* Directions:
Reproduce each line exactly.

-- start --

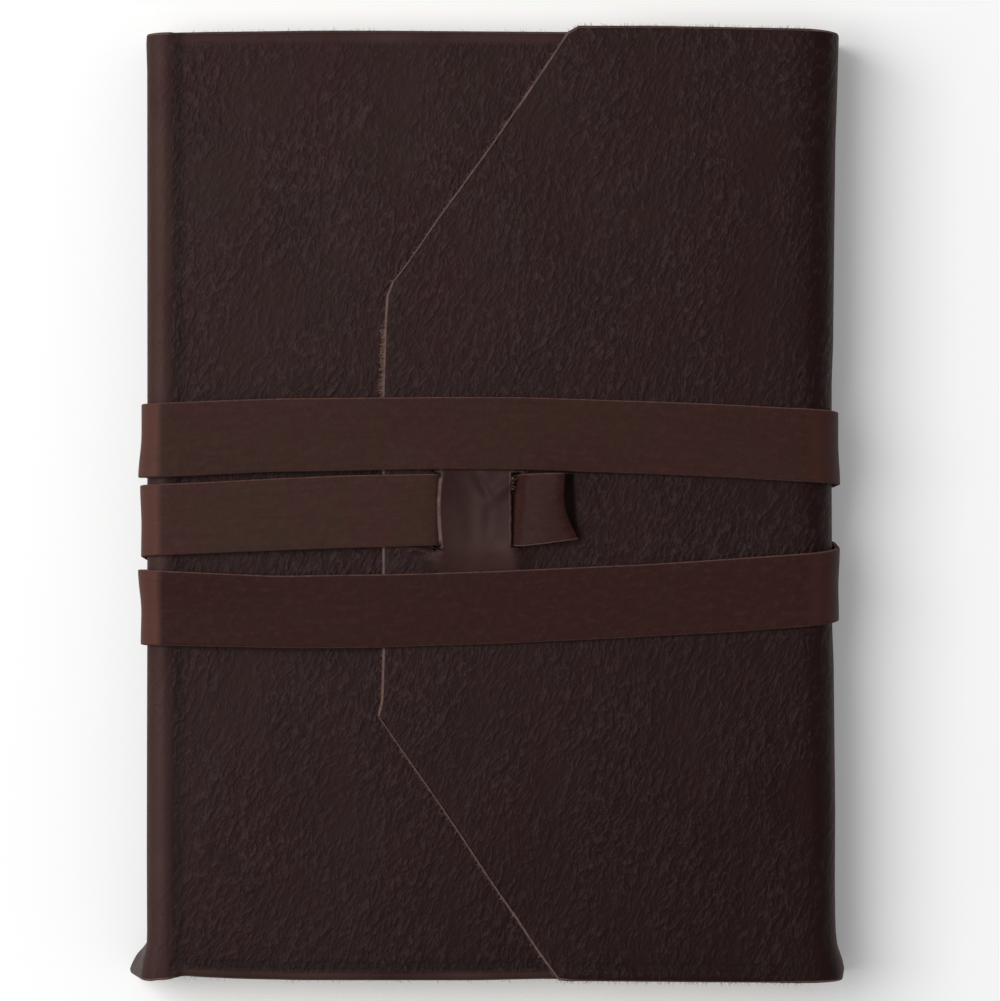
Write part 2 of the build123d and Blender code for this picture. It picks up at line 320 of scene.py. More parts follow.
def flap_place(x):
    """The place on the flat hide of a point of the flap."""
    return FLAP_START + FLAP_X0 - x


def end_tables():
    """Where the hide's head and tail ends lie, by place on the flat hide."""
    head = [(FREE_EDGE_X - x, y) for x, y in reversed(FRONT_HEAD)]
    tail = [(FREE_EDGE_X - x, y) for x, y in reversed(FRONT_TAIL)]
    middle = (BACK_START + BACK_END) / 2.0
    head += [(middle, HEAD_Y), (FORE_WALL, 106.6), (FORE_BEND, 106.9)]
    tail += [(middle, TAIL_Y), (FORE_WALL, -107.8), (FORE_BEND, -108.0)]
    head += [(flap_place(x), y) for x, y in reversed(FLAP_HEAD)]
    tail += [(flap_place(x), y) for x, y in reversed(FLAP_TAIL)]
    return head, tail


HIDE_HEAD, HIDE_TAIL = end_tables()
HIDE_LINES = {}


def from_ends(place, y):
    """How far a point of the flat hide lies from its tail end and from its head end."""
    return y - look_up(HIDE_TAIL, place), look_up(HIDE_HEAD, place) - y


def swell(x, y):
    """Slow waves in the leather away from the strap's bands."""
    free = max(ease(28.0, 52.0, y), ease(-36.0, -60.0, y))
    wave = noise.noise(Vector((x * 0.022, y * 0.03, 4.2)))
    wave += 0.45 * noise.noise(Vector((x * 0.06, y * 0.05, 9.1)))
    return free * 0.55 * max(0.0, wave + 0.35)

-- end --

* Exercise response:
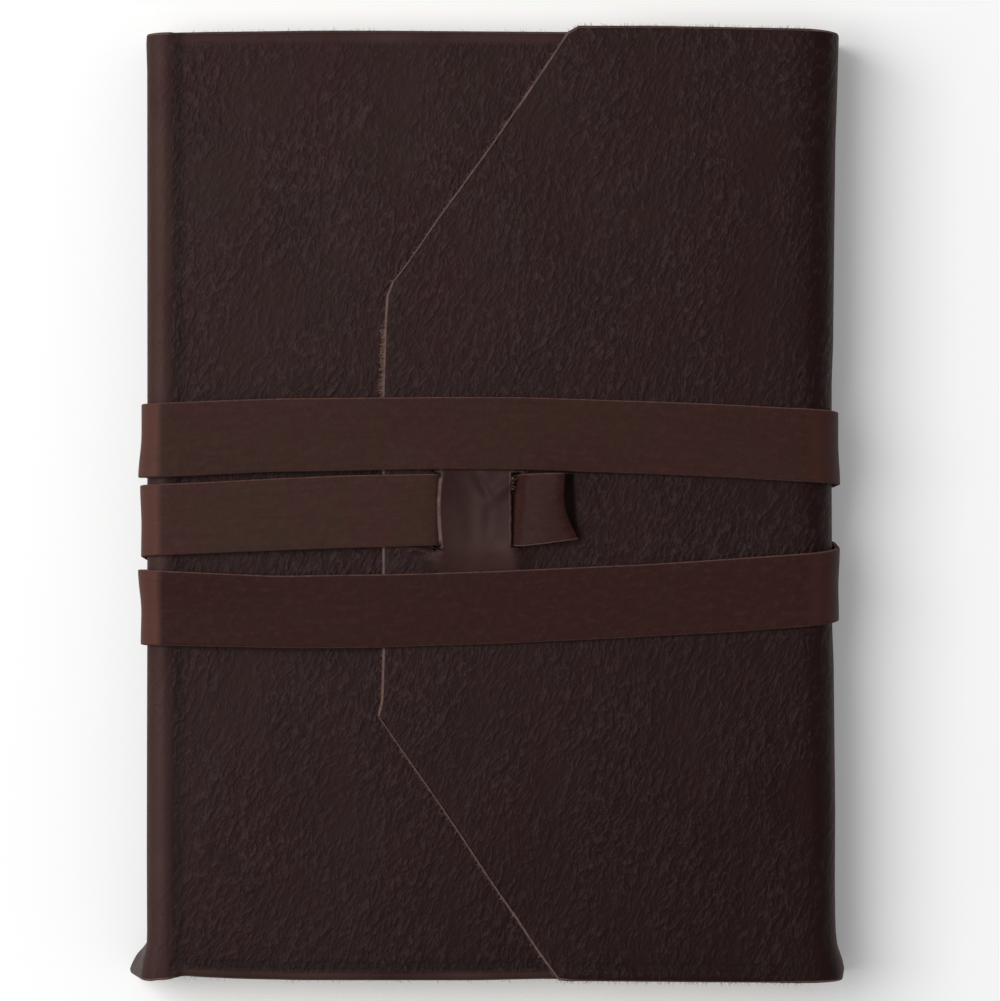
Write part 2 of the build123d and Blender code for this picture. It picks up at line 320 of scene.py. More parts follow.
def flap_place(x):
    """The place on the flat hide of a point of the flap."""
    return FLAP_START + FLAP_X0 - x


def end_tables():
    """Where the hide's head and tail ends lie, by place on the flat hide."""
    head = [(FREE_EDGE_X - x, y) for x, y in reversed(FRONT_HEAD)]
    tail = [(FREE_EDGE_X - x, y) for x, y in reversed(FRONT_TAIL)]
    middle = (BACK_START + BACK_END) / 2.0
    head += [(middle, HEAD_Y), (FORE_WALL, 106.6), (FORE_BEND, 106.9)]
    tail += [(middle, TAIL_Y), (FORE_WALL, -107.8), (FORE_BEND, -108.0)]
    head += [(flap_place(x), y) for x, y in reversed(FLAP_HEAD)]
    tail += [(flap_place(x), y) for x, y in reversed(FLAP_TAIL)]
    return head, tail


HIDE_HEAD, HIDE_TAIL = end_tables()
HIDE_LINES = {}


def from_ends(place, y):
    """How far a point of the flat hide lies from its tail end and from its head end."""
    return y - look_up(HIDE_TAIL, place), look_up(HIDE_HEAD, place) - y


def swell(x, y):
    """Slow waves in the leather away from the strap's bands."""
    free = max(ease(28.0, 52.0, y), ease(-36.0, -60.0, y))
    wave = noise.noise(Vector((x * 0.022, y * 0.03, 4.2)))
    wave += 0.45 * noise.noise(Vector((x * 0.06, y * 0.05, 9.1)))
    return free * 0.55 * max(0.0, wave + 0.35)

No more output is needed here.